InterSpeech 2021

Speech Enhancement with Weakly Labelled Data from AudioSet
(3 minutes introduction)

Qiuqiang Kong (ByteDance, China), Haohe Liu (ByteDance, China), Xingjian Du (ByteDance, China), Li Chen (ByteDance, China), Rui Xia (ByteDance, China), Yuxuan Wang (ByteDance, China)
Speech enhancement is a task to improve the intelligibility and perceptual quality of degraded speech signals. Recently, neural network-based methods have been applied to speech enhancement. However, many neural network-based methods require users to collect clean speech and background noise for training, which can be time-consuming. In addition, speech enhancement systems trained on particular types of background noise may not generalize well to a wide range of noise. To tackle those problems, we propose a speech enhancement framework trained on weakly labelled data.
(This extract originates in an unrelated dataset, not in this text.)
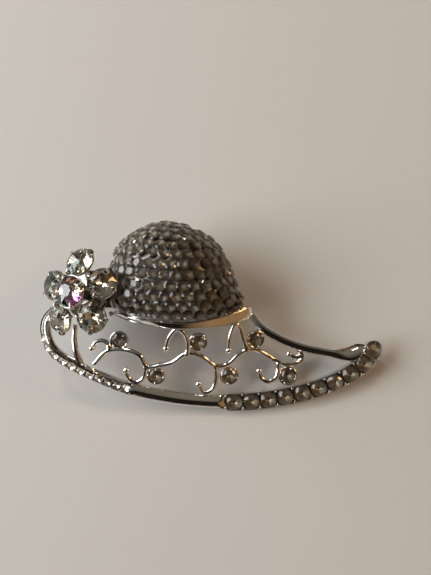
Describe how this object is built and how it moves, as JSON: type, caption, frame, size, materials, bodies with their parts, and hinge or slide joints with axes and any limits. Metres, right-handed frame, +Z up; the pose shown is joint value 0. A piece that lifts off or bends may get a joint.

We first apply a pretrained sound event detection system to detect anchor segments that contain sound events in audio clips. Then, we randomly mix two detected anchor segments as a mixture. We build a conditional source separation network using the mixture and a conditional vector as input. The conditional vector is obtained from the audio tagging predictions on the anchor segments. In inference, we input a noisy speech signal with the one-hot encoding of “Speech” as a condition to the trained system to predict enhanced speech. Our system achieves a PESQ of 2.28 and an SSNR of 8.75 dB on the VoiceBank-DEMAND dataset, outperforming the previous SEGAN system of 2.16 and 7.73 dB respectively.